Major Australian companies are making changes that will improve their sustainability credentials and attract investors and customers. Companies may be wise to make change now — proactively — rather than wait for change to be forced upon them.
Bob Dylan’s ‘The Times They Are a-Changin’ has been an anthem for many campaigns for social change. The lyrics came flooding back to us as we saw significant, proactive shifts in corporate Australia’s approach to the environment.
An example from our Australian portfolio is Next DC, the data-centre operator. In a recent call, the company’s CEO, Craig Scroggie, reminded us that ‘The best carbon is that which is not emitted at all.’
A data-centre operator is using techniques that other companies could copy
Next DC has been carbon neutral since November 2018. The company is the only data centre provider in Australia that is certified carbon-neutral under the government’s Climate Active scheme. The company uses three sustainability techniques to achieve its carbon neutral rating.

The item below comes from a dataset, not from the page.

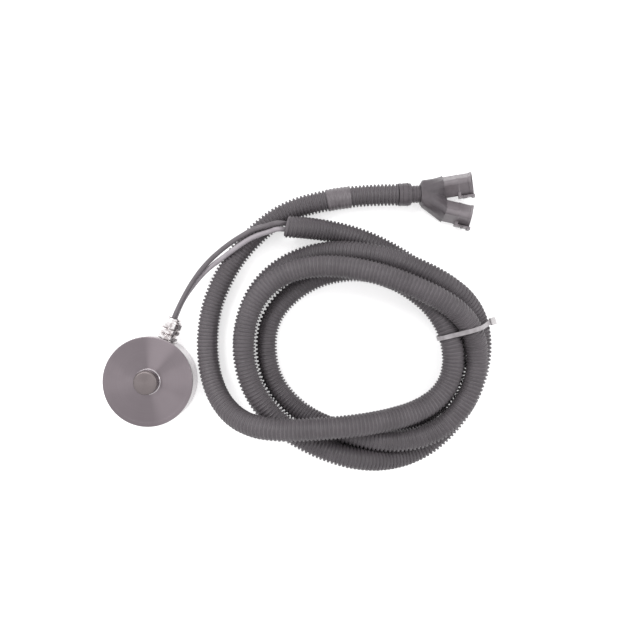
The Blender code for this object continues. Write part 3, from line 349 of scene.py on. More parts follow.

First, when it builds data centres, the company procures environmentally sound materials, and uses environmentally-sound building practices. Second, the company runs its data centres in energy-efficient ways — it has the only data centres in Australia with 5-star energy ratings. Third, the company offsets the carbon it does produce through the Qantas’ Future Planet Programme.
Many other companies — across a raft of industries — could use the same techniques.
We don’t own shares in Fortescue, but were interested in a recent lecture by Andrew Forrest, chairman of the iron-ore mining behemoth. The speech outlines his ambition to build Australia’s first green steel pilot plant this year. He sketched a broader vision to grow hydrogen-powered steel processing capacity in Australia.
Coal is currently the steel industry’s main fuel, and a major pollutant. Hydrogen offers a greener alternative. It can be created by using Western Australia’s energy intensive solar and wind powered renewable electricity to split water into hydrogen and oxygen.
This is quite a shift in rhetoric from one of Australia’s largest mining companies.
Mr Forrest is not waiting for governments or regulators to drive change. He’s making the change now. Fortescue have committed to being carbon neutral by 2030. This is ten years ahead of the company’s previous target date for carbon neutrality. And this is a full 20 years ahead of 2050, a date targeted for carbon neutrality by a number of countries in line with their commitments to the Paris Agreement on climate change.. As Mr Forrest noted, a lot of environmental damage can be done if we wait until 2050.
The country’s largest polluter is aiming to split in two
We don’t own shares in AGL Energy, a 180-year old Australian utility and the country’s biggest emitter of greenhouse gases. AGL raised eyebrows in March when it announced plans to split into two companies. One would house its electricity generating assets, powered by a mix of thermal coal and wind. The other, its electricity-retailing assets — which would be carbon neutral.
AGL recognises that to survive, it needs to make changes. Customers and communities want action on climate change. Changing to a new technology can also drive down the cost of renewable energy.
Making change now may help energy-intensive companies succeed
An increasing array of investors are roadblocked from investing in AGL in its current form on environmental grounds, due to its exposure to thermal coal. Splitting into two companies may help its electricity-retailing business find investors who are willing to fund its growth. It will also increase the valuation transparency of AGL’s two divisions.
These companies are shaping their businesses to fit an environmentally sustainable and decarbonised future. Next DC, Fortescue and AGL are all energy-intensive companies. And all of them are taking practical steps today — before regulators and government drag them, kicking and screaming towards change.
For them, the times are indeed — and proactively — a-changin’.